Maybe let payload = myEnumInstance as? case .myCase?

Here, we need to define a standard library EnumerationCase type. Its internals are opaque to users. It'll be the return to the global case(of:) function. This function will let you do tag-only comparisons. Note that once the no-shared-base-name bug for cases is fixed, .foo and .foo(Int) will be allowed at the same time, but will be different cases and therefore have distinct tags.

Charles_Constant · September 12, 2020, 12:53pm

Hi there. That's a novel solution, but it wouldn't work for my needs.

   case myCase(Bool) {
        init { /*...*/ }
        get.0 { /*...*/ }
        match { /*...*/ }
        set { /*...*/ }
    }

This, in particular, adds a lot of code. What if the struct has 30 cases? Worse yet, it's code that is impossible move to a protocol extension (both because it involves a getter, and also because case names are different for every new enum type).

If we go with ExpressibleByCase, we get the ability to create custom protocols that conform to it ("it" being ExpressibleByCase). Such protocols could define an appropriate init, payload getter, and funcs to check equality. What this means, is that the entirety of the required code for a struct/enum might look like this:

struct Param: CustomExpressibleByCase {

    let raw: Case // typealias from proto for (case:String,payload:Any?) tuple

    case foo(Double), bar, baz(arg1:String,arg2:Int)

}

It might be less flexible (than your solution), but it provides a better experience (than existing Swift enums) at the call-site, while being nearly as succinct (as existing enums).

If that is the case (and it may well be) then I regret my wording. I recall discussion about enums after the Swift public beta, but I haven't really kept tabs on such discussion the past couple years. I made the lazy assumption that, since the syntax to access enum payloads is unchanged, it was still a hot topic.

toph42 · September 12, 2020, 2:06pm

You can’t even do that with enum now.
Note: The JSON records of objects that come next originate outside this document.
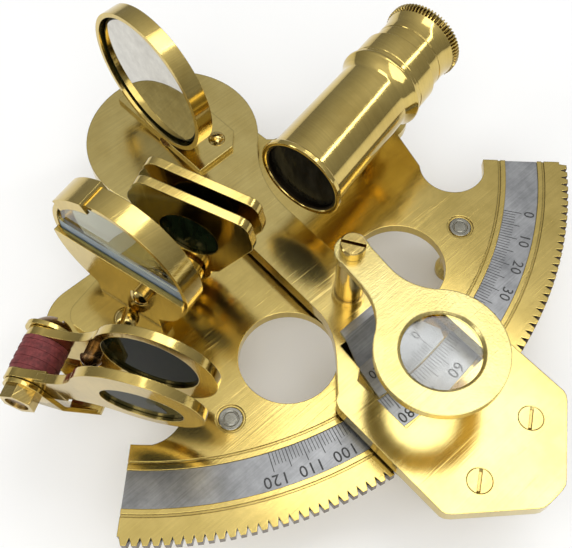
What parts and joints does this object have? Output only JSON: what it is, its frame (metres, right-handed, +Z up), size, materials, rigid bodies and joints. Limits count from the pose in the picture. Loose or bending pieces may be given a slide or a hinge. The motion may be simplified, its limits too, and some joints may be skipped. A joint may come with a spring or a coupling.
{
  "type": "sextant",
  "caption": "Brass pocket sextant: toothed limb with silvered scale, index arm with vernier, magnifier and drive knob, two mirrors, hinged shades, telescope.",
  "frame": {"origin": "the middle of the centre foot, where the index arm's pivot axis meets the plane of the three feet", "axes": "+Z up; the index arm turns about Z and rests along -Y; the telescope's side is +X, the horizon mirror's -X"},
  "size_m": [0.1129, 0.1167, 0.0511],
  "materials": {
    "polished_brass": "polished, finely scratched",
    "dark_brass": "dull and browned",
    "silvered_scale": "brushed, engraved scale",
    "mirror_glass": "silvered glass",
    "clear_glass": "clear",
    "shade_glass": "very dark green",
    "red_fibre": "pressed fibre, dull red brown"
  },
  "bodies": {
    "frame_body": {"frame": "polished_brass", "scale_strip": "silvered_scale", "legs": "polished_brass", "centre_bush": "polished_brass", "pivot_cap": "polished_brass", "index_shade_bracket": "polished_brass", "index_shade_screw": "polished_brass", "index_shade_pin": "polished_brass", "index_shade_spacers": "dark_brass", "horizon_bracket": "polished_brass", "horizon_bracket_screw": "polished_brass", "horizon_cell": "polished_brass", "horizon_glass": "clear_glass", "horizon_silvering": "mirror_glass", "horizon_clip": "polished_brass", "horizon_adjuster": "polished_brass", "horizon_shade_bracket": "polished_brass", "shade_bracket_screws": "polished_brass", "shade_rod": "dark_brass", "shade_rod_nut": "polished_brass", "fibre_washers": "red_fibre", "telescope_post": "polished_brass", "telescope_post_screw": "polished_brass", "telescope_tube": "polished_brass", "objective_lens": "clear_glass", "telescope_sleeve": "polished_brass"},
    "arm_body": {"index_spindle": "polished_brass", "spindle_washer": "polished_brass", "spindle_nut": "polished_brass", "index_arm": "polished_brass", "vernier_plate": "silvered_scale", "pinion_block": "polished_brass", "block_screws": "polished_brass", "index_mirror_bracket": "polished_brass", "index_mirror_cell": "polished_brass", "index_mirror_glass": "mirror_glass", "index_mirror_screws": "polished_brass", "magnifier_post": "polished_brass", "magnifier_screw": "polished_brass"},
    "drive_body": {"pinion": "dark_brass", "pinion_knob": "polished_brass", "knob_screw": "polished_brass"},
    "magnifier_body": {"magnifier_arm": "polished_brass", "magnifier_lens": "clear_glass"},
    "index_shade_front_body": {"index_shade_front": "polished_brass", "index_shade_front_glass": "shade_glass"},
    "index_shade_back_body": {"index_shade_back": "polished_brass", "index_shade_back_glass": "shade_glass"},
    "horizon_shade_rear_body": {"horizon_shade_rear": "polished_brass", "horizon_rear_glass": "shade_glass", "shade_stop": "dark_brass"},
    "horizon_shade_front_body": {"horizon_shade_front": "polished_brass", "horizon_front_glass": "shade_glass"},
    "eyepiece_body": {"eyepiece": "polished_brass", "eye_lens": "clear_glass"}
  },
  "joints": [
    {"name": "arm_swing", "type": "hinge", "parent": "frame_body", "child": "arm_body", "pos_m": [0, 0, 0.017], "axis": [0, 0, 1], "range_deg": [-24, 30]},
    {"name": "pinion_spin", "type": "hinge", "parent": "arm_body", "child": "drive_body", "pos_m": [0, -0.08274, 0.017], "axis": [0, 0, 1], "range_deg": [-570, 710]},
    {"name": "magnifier_swing", "type": "hinge", "parent": "arm_body", "child": "magnifier_body", "pos_m": [0.0013, -0.0496, 0.0352], "axis": [0, 0, 1], "range_deg": [0, 60]},
    {"name": "index_shade_front_swing", "type": "hinge", "parent": "frame_body", "child": "index_shade_front_body", "pos_m": [-0.01723, -0.02727, 0.0263], "axis": [-0.8988, -0.4384, 0], "range_deg": [-40, 30]},
    {"name": "index_shade_back_swing", "type": "hinge", "parent": "frame_body", "child": "index_shade_back_body", "pos_m": [-0.01723, -0.02727, 0.0263], "axis": [-0.8988, -0.4384, 0], "range_deg": [-40, 30]},
    {"name": "horizon_shade_rear_swing", "type": "hinge", "parent": "frame_body", "child": "horizon_shade_rear_body", "pos_m": [-0.0447, -0.0235, 0.0255], "axis": [-0.866, -0.5, 0], "range_deg": [0, 95]},
    {"name": "horizon_shade_front_swing", "type": "hinge", "parent": "frame_body", "child": "horizon_shade_front_body", "pos_m": [-0.0447, -0.0235, 0.0255], "axis": [-0.866, -0.5, 0], "range_deg": [0, 95]},
    {"name": "eyepiece_draw", "type": "slide", "parent": "frame_body", "child": "eyepiece_body", "axis": [0.9785, 0.2062, 0], "range_m": [-0.0025, 0.0035]}
  ],
  "couplings": [
    {"joint": "pinion_spin", "follows": "arm_swing", "ratio": 23.583}
  ]
}
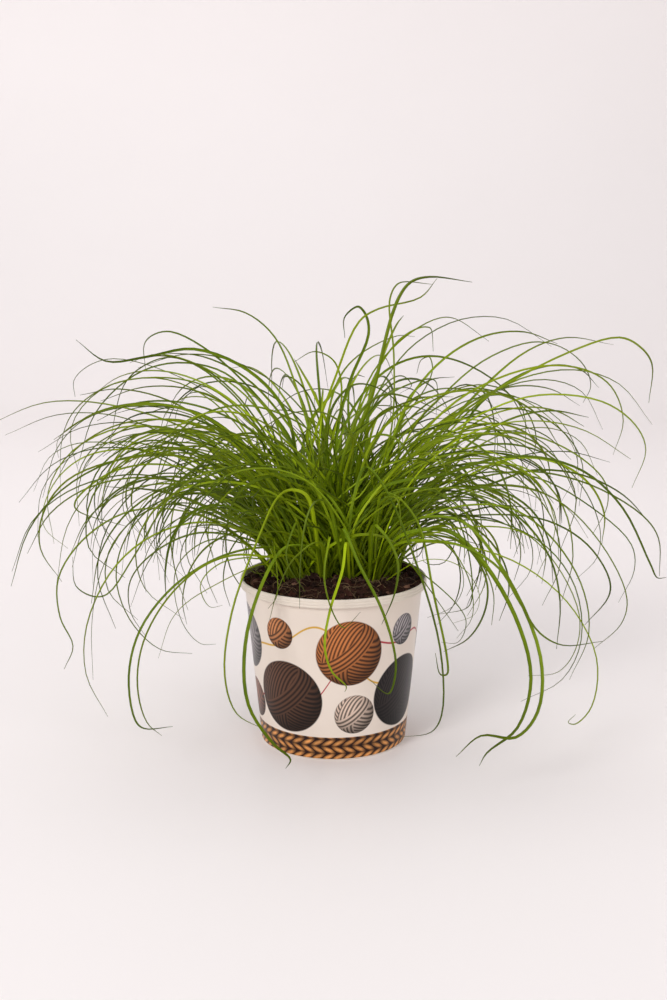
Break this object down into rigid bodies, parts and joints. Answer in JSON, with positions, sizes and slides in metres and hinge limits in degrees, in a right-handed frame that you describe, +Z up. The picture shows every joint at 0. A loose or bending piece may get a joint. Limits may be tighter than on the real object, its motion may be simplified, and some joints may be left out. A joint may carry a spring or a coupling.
{
  "type": "potted cat grass",
  "caption": "Cat grass with long thin arching blades in a tapered printed plastic pot of dark soil",
  "frame": {"origin": "centre of the pot's base, on the pot's axis, at the surface it stands on", "axes": "+Z up along the pot's axis, -Y the front that the picture shows, +X to the viewer's right"},
  "size_m": [0.4568, 0.3538, 0.3234],
  "materials": {
    "pot_plastic": "satin printed",
    "peat": "matte crumbly",
    "leaf": "satin"
  },
  "bodies": {
    "root": {"pot": "pot_plastic", "soil": "peat", "tuft_01": "leaf", "tuft_02": "leaf", "tuft_03": "leaf", "tuft_04": "leaf", "tuft_05": "leaf", "tuft_06": "leaf", "tuft_07": "leaf", "tuft_08": "leaf", "tuft_09": "leaf", "tuft_10": "leaf", "tuft_11": "leaf", "tuft_12": "leaf", "tuft_13": "leaf", "tuft_14": "leaf", "tuft_15": "leaf", "tuft_16": "leaf", "tuft_17": "leaf", "tuft_18": "leaf"}
  },
  "joints": []
}
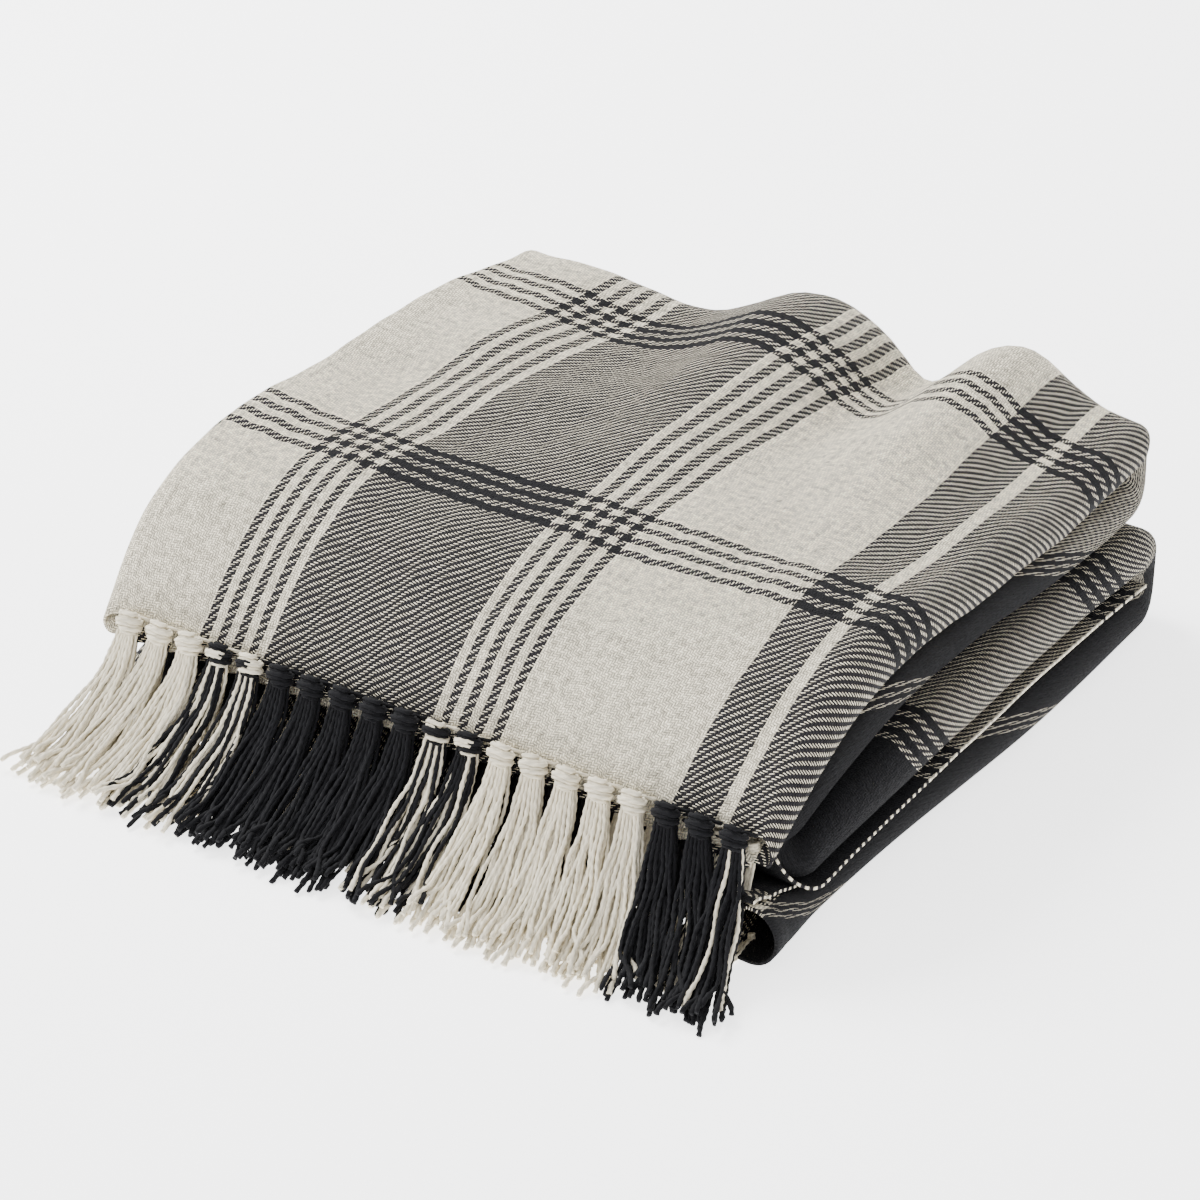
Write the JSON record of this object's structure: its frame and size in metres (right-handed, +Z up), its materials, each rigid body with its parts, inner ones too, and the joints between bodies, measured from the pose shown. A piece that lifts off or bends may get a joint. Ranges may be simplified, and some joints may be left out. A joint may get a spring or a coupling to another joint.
{
  "type": "folded throw blanket",
  "caption": "Woven cotton plaid throw, folded into a soft four-layer stack, with knotted tassels that swing along its front edge.",
  "frame": {"origin": "on the floor, under the middle of the whole throw", "axes": "+Z up, +Y from the tassels to the back folds, +X along the front edge"},
  "size_m": [0.4568, 0.5083, 0.1572],
  "materials": {
    "plaid_cloth": "matt brushed cotton twill, cream with charcoal stripes",
    "cream_cotton": "matt plied cotton yarn, cream",
    "black_cotton": "matt plied cotton yarn, black",
    "mixed_cotton": "matt plied cotton yarns, black and cream together"
  },
  "bodies": {
    "panel": {"woven_panel": "plaid_cloth", "upper_fringe_middle_ply": "mixed_cotton", "upper_fringe_inner_ply": "mixed_cotton", "lower_fringe_outer_ply": "mixed_cotton", "lower_fringe_middle_ply": "mixed_cotton", "lower_fringe_inner_ply": "mixed_cotton"},
    "tassel_01_body": {"tassel_01": "cream_cotton"},
    "tassel_02_body": {"tassel_02": "cream_cotton"},
    "tassel_03_body": {"tassel_03": "cream_cotton"},
    "tassel_04_body": {"tassel_04": "mixed_cotton"},
    "tassel_05_body": {"tassel_05": "mixed_cotton"},
    "tassel_06_body": {"tassel_06": "black_cotton"},
    "tassel_07_body": {"tassel_07": "black_cotton"},
    "tassel_08_body": {"tassel_08": "black_cotton"},
    "tassel_09_body": {"tassel_09": "black_cotton"},
    "tassel_10_body": {"tassel_10": "black_cotton"},
    "tassel_11_body": {"tassel_11": "mixed_cotton"},
    "tassel_12_body": {"tassel_12": "mixed_cotton"},
    "tassel_13_body": {"tassel_13": "cream_cotton"},
    "tassel_14_body": {"tassel_14": "cream_cotton"},
    "tassel_15_body": {"tassel_15": "cream_cotton"},
    "tassel_16_body": {"tassel_16": "cream_cotton"},
    "tassel_17_body": {"tassel_17": "cream_cotton"},
    "tassel_18_body": {"tassel_18": "black_cotton"},
    "tassel_19_body": {"tassel_19": "black_cotton"},
    "tassel_20_body": {"tassel_20": "black_cotton"}
  },
  "joints": [
    {"name": "tassel_01_swing", "type": "hinge", "parent": "panel", "child": "tassel_01_body", "pos_m": [-0.202, -0.17319, 0.068], "axis": [-1, 0, 0], "range_deg": [0, 75]},
    {"name": "tassel_02_swing", "type": "hinge", "parent": "panel", "child": "tassel_02_body", "pos_m": [-0.18074, -0.17319, 0.068], "axis": [-1, 0, 0], "range_deg": [0, 75]},
    {"name": "tassel_03_swing", "type": "hinge", "parent": "panel", "child": "tassel_03_body", "pos_m": [-0.15947, -0.17319, 0.068], "axis": [-1, 0, 0], "range_deg": [0, 75]},
    {"name": "tassel_04_swing", "type": "hinge", "parent": "panel", "child": "tassel_04_body", "pos_m": [-0.13821, -0.17319, 0.068], "axis": [-1, 0, 0], "range_deg": [0, 75]},
    {"name": "tassel_05_swing", "type": "hinge", "parent": "panel", "child": "tassel_05_body", "pos_m": [-0.11695, -0.17319, 0.068], "axis": [-1, 0, 0], "range_deg": [0, 75]},
    {"name": "tassel_06_swing", "type": "hinge", "parent": "panel", "child": "tassel_06_body", "pos_m": [-0.09568, -0.17319, 0.068], "axis": [-1, 0, 0], "range_deg": [0, 75]},
    {"name": "tassel_07_swing", "type": "hinge", "parent": "panel", "child": "tassel_07_body", "pos_m": [-0.07442, -0.17319, 0.068], "axis": [-1, 0, 0], "range_deg": [0, 75]},
    {"name": "tassel_08_swing", "type": "hinge", "parent": "panel", "child": "tassel_08_body", "pos_m": [-0.05316, -0.17319, 0.068], "axis": [-1, 0, 0], "range_deg": [0, 75]},
    {"name": "tassel_09_swing", "type": "hinge", "parent": "panel", "child": "tassel_09_body", "pos_m": [-0.03189, -0.17319, 0.068], "axis": [-1, 0, 0], "range_deg": [0, 75]},
    {"name": "tassel_10_swing", "type": "hinge", "parent": "panel", "child": "tassel_10_body", "pos_m": [-0.01063, -0.17319, 0.068], "axis": [-1, 0, 0], "range_deg": [0, 75]},
    {"name": "tassel_11_swing", "type": "hinge", "parent": "panel", "child": "tassel_11_body", "pos_m": [0.01063, -0.17319, 0.068], "axis": [-1, 0, 0], "range_deg": [0, 75]},
    {"name": "tassel_12_swing", "type": "hinge", "parent": "panel", "child": "tassel_12_body", "pos_m": [0.03189, -0.17319, 0.068], "axis": [-1, 0, 0], "range_deg": [0, 75]},
    {"name": "tassel_13_swing", "type": "hinge", "parent": "panel", "child": "tassel_13_body", "pos_m": [0.05316, -0.17319, 0.068], "axis": [-1, 0, 0], "range_deg": [0, 75]},
    {"name": "tassel_14_swing", "type": "hinge", "parent": "panel", "child": "tassel_14_body", "pos_m": [0.07442, -0.17319, 0.068], "axis": [-1, 0, 0], "range_deg": [0, 75]},
    {"name": "tassel_15_swing", "type": "hinge", "parent": "panel", "child": "tassel_15_body", "pos_m": [0.09568, -0.17319, 0.068], "axis": [-1, 0, 0], "range_deg": [0, 75]},
    {"name": "tassel_16_swing", "type": "hinge", "parent": "panel", "child": "tassel_16_body", "pos_m": [0.11695, -0.17319, 0.068], "axis": [-1, 0, 0], "range_deg": [0, 75]},
    {"name": "tassel_17_swing", "type": "hinge", "parent": "panel", "child": "tassel_17_body", "pos_m": [0.13821, -0.17319, 0.068], "axis": [-1, 0, 0], "range_deg": [0, 75]},
    {"name": "tassel_18_swing", "type": "hinge", "parent": "panel", "child": "tassel_18_body", "pos_m": [0.15947, -0.17319, 0.068], "axis": [-1, 0, 0], "range_deg": [0, 75]},
    {"name": "tassel_19_swing", "type": "hinge", "parent": "panel", "child": "tassel_19_body", "pos_m": [0.18074, -0.17319, 0.068], "axis": [-1, 0, 0], "range_deg": [0, 75]},
    {"name": "tassel_20_swing", "type": "hinge", "parent": "panel", "child": "tassel_20_body", "pos_m": [0.202, -0.17319, 0.068], "axis": [-1, 0, 0], "range_deg": [0, 75]}
  ]
}
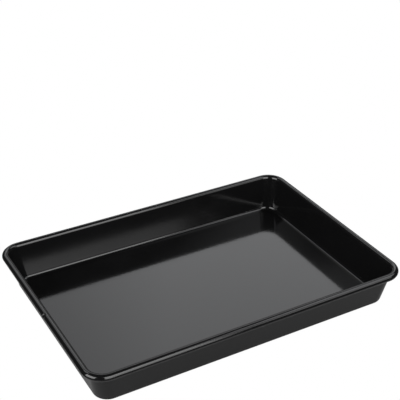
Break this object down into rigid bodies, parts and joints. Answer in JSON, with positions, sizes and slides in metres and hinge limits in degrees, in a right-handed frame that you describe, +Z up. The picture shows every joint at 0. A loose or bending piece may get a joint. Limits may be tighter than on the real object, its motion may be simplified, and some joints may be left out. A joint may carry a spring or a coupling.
{
  "type": "paint roller tray",
  "caption": "Shallow flat-bottomed steel tray with drafted walls, rounded corners and a rolled wired rim, for loading a paint roller.",
  "frame": {"origin": "centre of the underside, on the surface that the tray stands on", "axes": "+Z up out of the open side, +X along the long side, +Y along the short side"},
  "size_m": [0.4, 0.2804, 0.0465],
  "materials": {
    "black_enamel": "high-gloss black enamel over pressed sheet steel",
    "steel_wire": "plain drawn wire, hidden inside the rolled rim"
  },
  "bodies": {
    "root": {"tray_body": "black_enamel", "rim_wire": "steel_wire"}
  },
  "joints": []
}
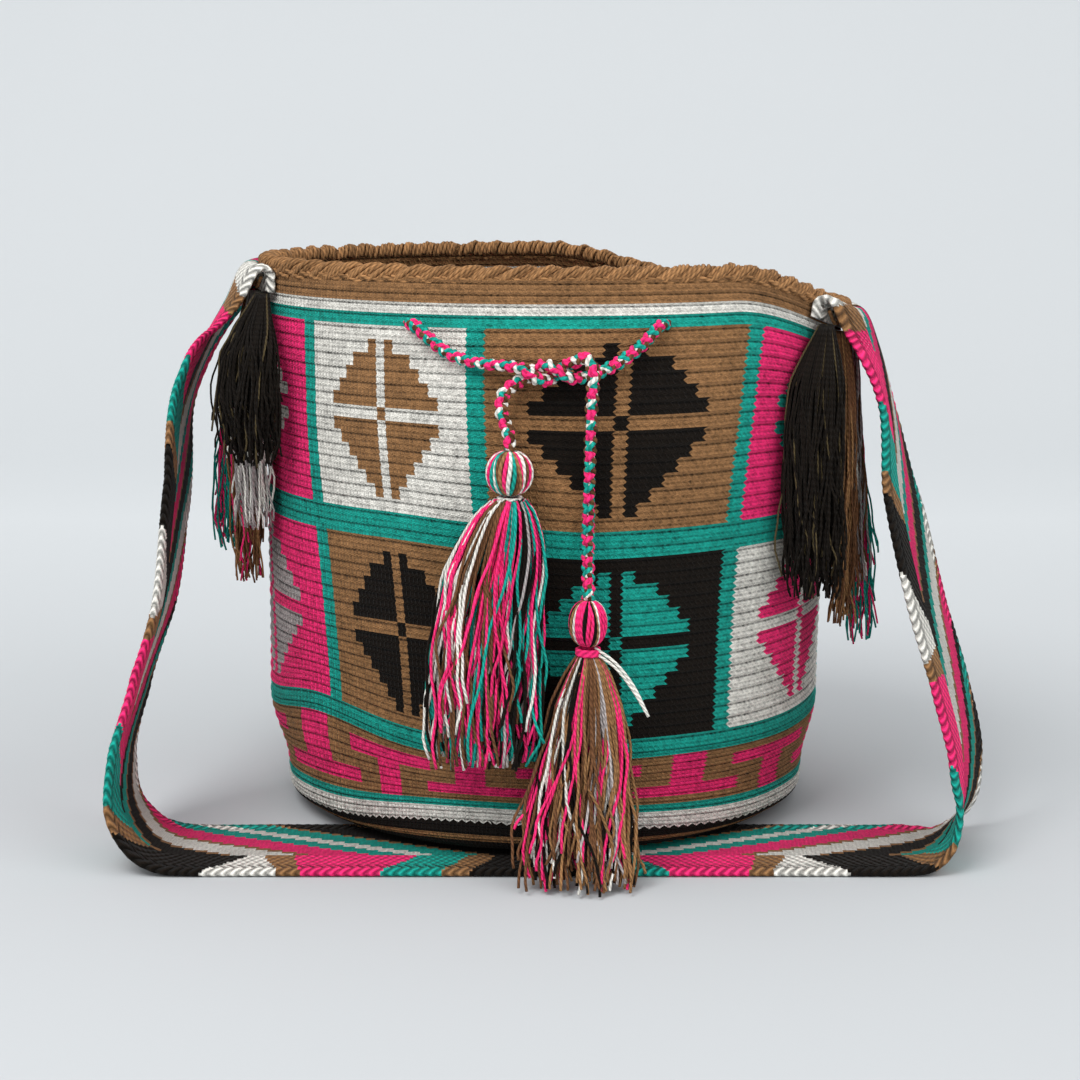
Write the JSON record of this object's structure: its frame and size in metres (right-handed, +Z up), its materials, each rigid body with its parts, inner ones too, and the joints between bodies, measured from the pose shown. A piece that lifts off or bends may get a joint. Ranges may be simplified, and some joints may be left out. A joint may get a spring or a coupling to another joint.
{
  "type": "crocheted drawstring bucket bag",
  "caption": "Crocheted bucket bag with a scalloped mouth, a drawstring that ends in two yarn tassels, and a flat braided shoulder strap with loose yarn ends.",
  "frame": {"origin": "middle of the flat base of the bag, on the surface that the bag stands on", "axes": "+Z up, -Y towards the front with the drawstring's knot, +X to the right as the front is seen, along the strap on the floor"},
  "size_m": [0.4149, 0.3215, 0.2776],
  "materials": {
    "crochet_wall": "matte, crocheted cotton in tan, white, teal, pink and dark brown",
    "crochet_edging": "matte, crocheted cotton",
    "braid_mixed": "matte, flat braid in blocks of colour",
    "cord_mixed": "matte, round braid of pink, teal, white and brown yarn",
    "yarn_mixed": "matte yarn, mixed colours",
    "yarn_pink": "matte yarn",
    "yarn_tan": "matte yarn",
    "yarn_dark": "matte yarn",
    "yarn_grey": "matte yarn",
    "yarn_teal": "matte yarn"
  },
  "bodies": {
    "root": {"bag_shell": "crochet_wall", "rim_edging": "crochet_edging", "strap": "braid_mixed", "strap_seam_left": "yarn_tan", "strap_seam_right": "yarn_tan", "drawstring_in_rim": "cord_mixed", "drawstring_end_long": "cord_mixed", "drawstring_end_short": "cord_mixed", "tassel_head_left": "yarn_mixed", "tassel_neck_left": "yarn_mixed", "tassel_skirt_left": "yarn_mixed", "tassel_head_right": "yarn_mixed", "tassel_neck_right": "yarn_pink", "tassel_skirt_right": "yarn_mixed", "fringe_left_dark": "yarn_dark", "fringe_left_grey": "yarn_grey", "fringe_left_brown": "yarn_tan", "fringe_left_bright": "yarn_teal", "fringe_right_dark": "yarn_dark", "fringe_right_brown": "yarn_tan", "fringe_right_grey": "yarn_grey", "fringe_right_bright": "yarn_teal"}
  },
  "joints": []
}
I thought you were trying to get feature parity for cases in enums and structs with cases just so you could also have member vars, but this would mean that struct would have cases impossible for enum. Would you want enum to be able to have cases that are duplicates besides their associated values at the same time as adding this feature to struct?

Charles_Constant · September 12, 2020, 2:17pm

One problem is that that would be source-breaking.

Another problem is that, however unlikely it be that I manage to get my "overloaded case" struct proposal into Swift, it is astronomically less likely that I get an "overloaded case" enum proposal into the language. To get support for altering a preexisting feature, you have to overcome Stockholm Syndrome. Once someone is used to a feature, no matter how crap it is, it can seem like "actually that's a feature" (especially after someone has invested the energy to memorize "if case let" syntax)

If it weren't for those two problems; you bet! I'd scrap this struct proposal in a heart-beat, and support adding "overloaded cases" to enums, instead. The only benefit a struct version really adds is flexibility for a programmer to create a model that works for them.

toph42 · September 12, 2020, 8:12pm

Others here are saying that it should work and the fact that it doesn’t is a bug.

Are bug fixes allowed to be source-breaking?

Quick aside on Stockholm Syndrome. I recently learned it’s not an actual thing but a misogynist construct made up to discredit victims, so even though I colloquially understand your application of it here, maybe don’t continue using that metaphor.

That said, does that same inertia apply if said “feature” is a bug?

Charles_Constant · September 12, 2020, 9:36pm

Hmm, promising! It will take me a couple days to process that mentally.

Until now, I mainly knew the phrase via movies about the famous robbery. I avoid controversial language, both to spare feelings and avoid derailing the reader's attention. Thanks for alerting me.

CTMacUser · September 12, 2020, 11:25pm

I'm the one who brought up both case-naming bug and the source-breaking issues. Those aren't contradictory; @Charles_Constant disagrees on how case matching should work.

Let's say that enum instances are implemented as an (Int, Any) tuple, where the integer is the tag of the instance's case and the Any member stores the (possibly Void) payload.

enum MyEnum {
    case foo
    case bar
    case foo(Float)
}

Here, we're assuming the cases-must-have-unique-base-names bug is fixed. The first case gets a tag of 1, and the second gets a tag of 2. Swift would assign the third case to have a tag of 3, while @Charles_Constant wants it to have a tag of 1. In other words, the payload's signature, let alone its value, wouldn't be part of how two instances are considered in the same state or not. That would break the assumptions on how cases currently work.

If we add struct cases, we could introduce the payload-agnostic comparison as a point of difference from enum cases. But I say that wouldn't be useful; in fact, it would be dangerous. Switching a type from enum to struct would create obnoxiously different runtime behavior. (Differing enum cases with the same base name will become "equal" struct cases.). We shouldn't introduce that inconsistency.

(Even without backwards compatibility, my opinion is that tag-only comparison is generally a lot less useful than full comparison for most users, and there shouldn't be any mode where tag-only comparison is the default.)

If you just want case comparison, we can introduce an opaque EnumerationCase type that's Equatable (at least) and a global function case(of:) -> EnumerationCase? to extract the tag. To represent tags, we could use key-path syntax: \MyEnum.myCase. Flipping comparisons to tag-only would require users that want to fully compare two enumeration cases to get the payload as Any and guess the right type of the tuple to dereference.

(The case(of:) function would return nil for case-less types or when your code doesn't have the right access level. The latter would happen if the enum is non-frozen and new cases were introduced.)